In a historic verdict in 2018, the apex court decriminalised homosexuality by scrapping a colonial-era ban on gay sex. Despite the 2018 ruling, members of the lesbian, gay, bisexual and transgender (LGBT) community complain about a lack of acceptance and discrimination against gay people in Indian society.
LGBT activists say that while the 2018 ruling affirmed their constitutional rights, they are still deprived of legal backing for same-sex marriages, a basic right enjoyed by heterosexual married couples.
In three Supreme Court filings, the couples say that without legal recognition of being married, they are denied rights such as those linked to medical consent, pensions, adoption or even simpler things like club memberships for couples.
Lawyers and a court document confirmed the fourth petition along similar lines was also filed in the court.
One of the couples, Supriyo Chakraborty and Abhay Dang, said in their submission that they held a two-day commitment ceremony last year like any other “Big Fat Indian wedding”, but once the euphoria faded, they realised they could not take health insurance as couples or nominate each other in life insurance policies.
The four gay couples want a Supreme Court ruling that modifies or interprets laws in a way that allows same-gender marriages, the court filings show.
It is a sensitive subject in the socially conservative country of 1.4 billion people, where speaking openly about homosexuality is taboo for many.
The pleas have already triggered a debate on prime-time TV news and generated editorials in newspapers about whether the time has come for the world’s largest democracy to join roughly three dozen countries where such marriages are legal.
On Monday, a federal lawmaker from the BJP appealed to colleagues in the Upper House of parliament to oppose legal recognition of marriage between same-sex couples.
“Same-sex marriage will cause havoc with the delicate balance of personal laws in the country…two judges cannot take a decision on this social issue,” said Sushil Modi, a member of parliament from the BJP.

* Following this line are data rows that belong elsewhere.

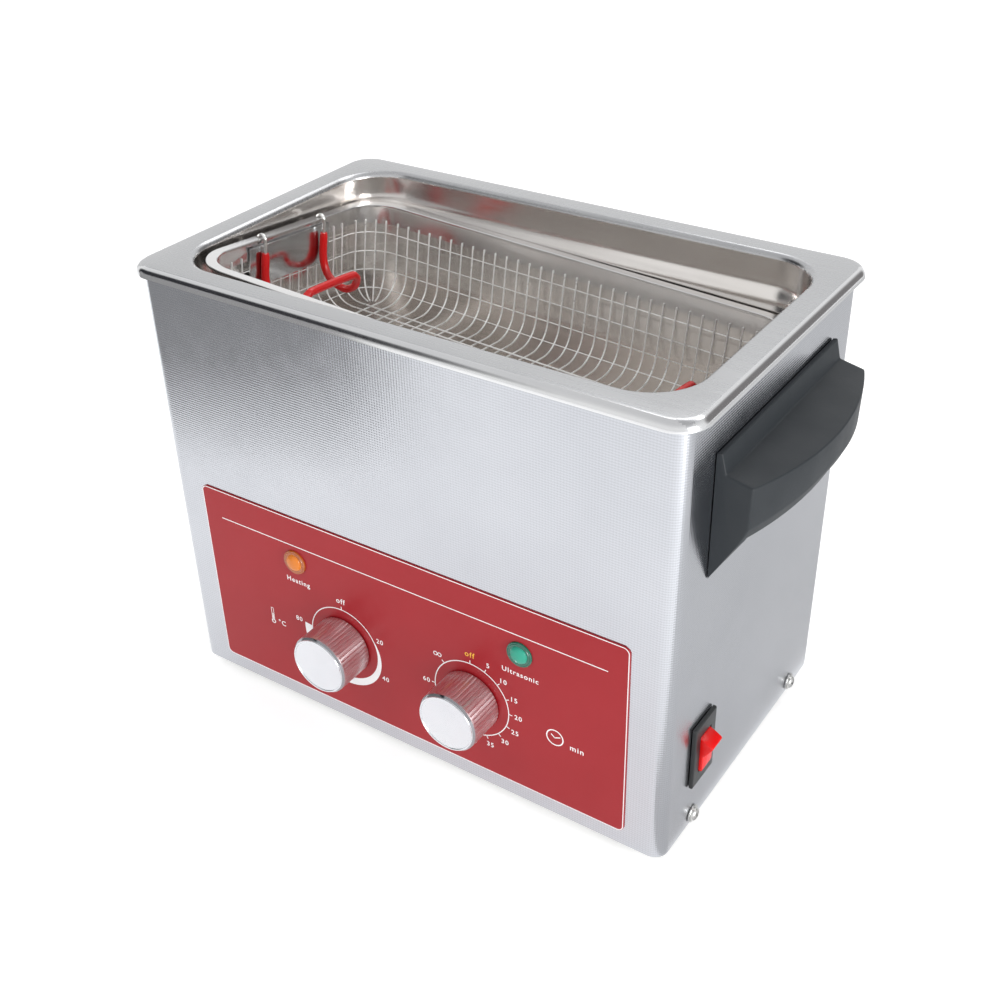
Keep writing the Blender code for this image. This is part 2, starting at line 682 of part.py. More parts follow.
def handle_section(y, wall, lowest):
    """The outline in X and Z of the handle's outside, at one place along it."""
    edge = handle_edge(y)
    lip = HANDLE_LIP - HANDLE_LIP_DROP * abs(y) / HANDLE_HALF_Y
    outline = [(wall, 183.3), (130.3, 183.8), (132.3, 175.6), (edge, 173.3)]
    outline += [(edge - 0.4, lip), (edge - 3.4, lip - 7.0), (wall, lowest)]
    return [Vector((x, y, FOOT_HEIGHT + height)) for x, height in outline]


def handle_hollow(y):
    """The outline in X and Z of the space for the fingers, open below."""
    edge = handle_edge(y) - HANDLE_WALL
    wall = HOUSING_HALF_X + GAP + HANDLE_WALL
    outline = [(wall, 172.0), (wall + 2.0, 172.6), (edge - 2.0, 170.9)]
    outline += [(edge, 169.0), (edge, 120), (wall, 120)]
    return [Vector((x, y, FOOT_HEIGHT + height)) for x, height in outline]


def make_handle(side, turn, parent, materials):
    """A handle modelled at the right-hand wall, then turned about the housing's middle."""
    wall = HOUSING_HALF_X + GAP
    inner = HANDLE_HALF_Y - HANDLE_CHEEK
    places = [0, 14, 27, 38, inner - 1.2, inner + 0.8, HANDLE_HALF_Y]
    places = [-y for y in places[:0:-1]] + places
    sections = []
    for y in places:
        lowest = HANDLE_CHEEK_LOW if abs(y) >= inner else HANDLE_LOW
        sections.append(handle_section(y, wall, lowest))
    hollow = [handle_hollow(y) for y in (-inner, -33, -20, -7, 7, 20, 33, inner)]
    cutters = [skin(hollow)]
    for y in (-HANDLE_SCREW_Y, HANDLE_SCREW_Y):
        cutters.append(rod(1.9, (wall - 2, y, HANDLE_SCREW_Z), (wall + 4, y, HANDLE_SCREW_Z), 10))
    mesh = cut(skin(sections), cutters)
    mesh.transform(Matrix.Rotation(math.radians(turn), 4, "Z"))
    finish(f"carry_handle_{side}", mesh, materials["handle_plastic"], parent)


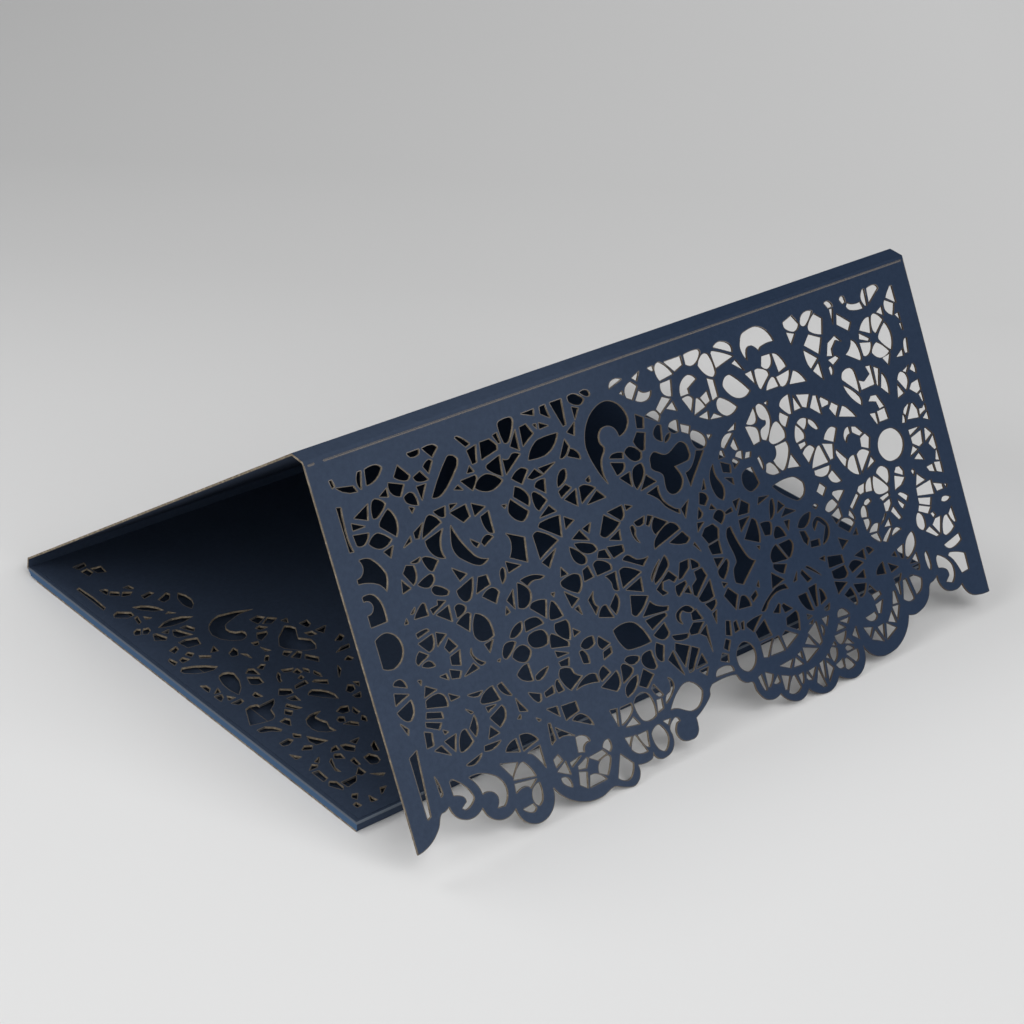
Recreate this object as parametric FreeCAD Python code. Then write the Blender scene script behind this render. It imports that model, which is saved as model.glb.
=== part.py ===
"""Laser-cut pocket fold invitation, standing open as a tent.

One sheet of card is cut, scored and folded: a plain backing lies under the pocket face, the back
panel rises from the pocket's rear edge to the ridge, and a lace flap comes down in front.
Millimetres, +Z up, the lace flap in front (-Y), the origin under the middle of the folded sheet.
"""

import FreeCAD, Part
import math
import os

from FreeCAD import Placement, Rotation, Vector

# Driving dimensions of the card and its panels.
CARD = 0.5                   # thickness of the card
PANEL_LENGTH = 186.0         # along every fold
PANEL_DEPTH = 135.0          # pocket face and back panel, fold to fold
BACKING_SETBACK = 4.0        # the plain panel folded under the face stops short of the back spine
BACKING_DEPTH = PANEL_DEPTH - BACKING_SETBACK
POCKET_HEIGHT = 2.4          # from the table to the top of the pocket face
BACK_SPINE = 2.6             # strip between the pocket face and the back panel
RIDGE_STRIP = 3.6            # strip between the back panel and the flap
FLAP_DROP = 93.5             # from the ridge fold to the lowest scallop

# How far each fold is opened, as slopes from the horizontal.
FLAP_SLOPE = 61.5
STRIP_SLOPE = 5.0
SPINE_LEAN = 9.0             # the back spine leans this far backwards from upright

# Side walls that close the pocket, with their glue tabs on the backing.
TAB_WIDTH = 9.0
TAB_MITRE = 1.2              # how far a wall's rear end and a tab's are cut back

# Folds and half-cut score lines.
FOLD_RADIUS = 0.4            # outside of a fold, on the stretched side
BORDER_JOIN = 0.6            # plain card past the ridge fold, before the flap panel starts
SCORE_WIDTH = 0.35
SCORE_DEPTH = 0.12
SCORE_INSET = 1.0            # from the fold to the middle of its score
SCORE_END = 1.0              # plain card left at each end of a score
SCORE_DASH = 2.5             # where the short first dash of the ridge score ends
SCORE_START = 5.0            # where its long run starts

# The lace is drawn on panels of these sizes and fitted to the panels that are built.
# Every cut-out is a closed run of corners (u, v) or (u, v, bow): u along the fold, v down the
# panel, and bow the height of the arc that a side makes, positive where the cut-out grows.
LACE_LENGTH = 187.0          # the flap's drawing, which starts a little left of its edge
LACE_START = -0.7
LACE_DROP = 94.1
FACE_LENGTH = 186.0          # the pocket face's drawing
FACE_DEPTH = 135.0
ROUNDING = 0.15              # largest gap between an arc of the lace and its chords

# The flap's lower edge from left to right: scallops, whose bows point away from the panel.
FLAP_EDGE = [
    (-0.7, 86.9, 1.5), (7.7, 81.0, 0.2), (10.2, 80.1, 2.7), (18.4, 83.5, 2.6), (26.7, 86.8, 5.7),
    (37.9, 86.2, 3.3), (54.1, 92.1, 0.2), (59.6, 94.0, 1.2), (62.4, 89.9, 0.3), (66.6, 90.1, 0.3),
    (67.4, 88.7, 1.0), (71.0, 91.1, 1.2), (74.3, 87.0), (74.1, 85.2), (75.9, 83.6), (76.9, 83.7),
    (77.5, 84.7), (76.4, 85.0), (75.6, 86.8, 1.0), (79.0, 90.0, 1.2), (82.4, 87.1), (82.4, 85.7, 0.2),
    (87.4, 83.0, 0.3), (88.6, 80.9), (90.0, 80.0), (97.3, 80.4, 0.8), (101.9, 83.9, 0.6),
    (104.4, 89.0, 0.7), (109.2, 89.2, 0.8), (114.5, 92.9, 0.5), (118.2, 91.2, 0.6), (123.5, 94.1, 0.8),
    (128.7, 91.6, 0.5), (134.0, 93.8, 1.9), (138.9, 87.3, 1.6), (147.0, 92.0, 1.8), (156.6, 85.2, 0.3),
    (160.0, 85.7, 1.3), (166.3, 80.4, 0.2), (169.6, 79.0, 1.7), (174.5, 84.5, 0.3), (177.5, 83.6, 1.3),
    (183.0, 88.4, 0.1), (186.3, 88.6),
]

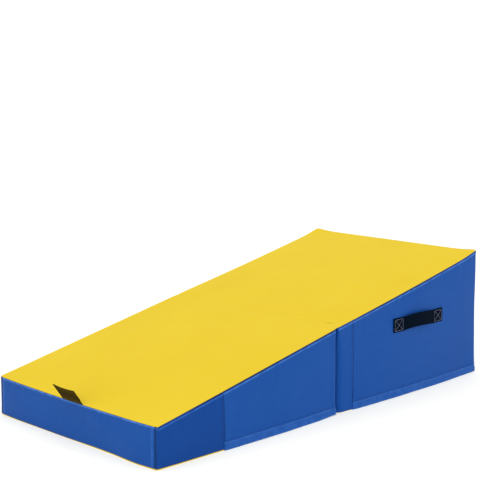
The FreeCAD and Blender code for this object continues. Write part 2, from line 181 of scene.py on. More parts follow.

The Law Ministry has opposed same-sex marriages in the past and said courts should stay away from the law-making process that falls under parliament’s purview.
In one state court filing last year, the Law Ministry said a marriage depends on “age-old customs (and) rituals” and a sexual relationship between same-sex individuals is “not comparable with the Indian family unit concept of a husband, a wife and children.”
It added that in India marriage is “a solemn institution between a biological man and a biological woman”.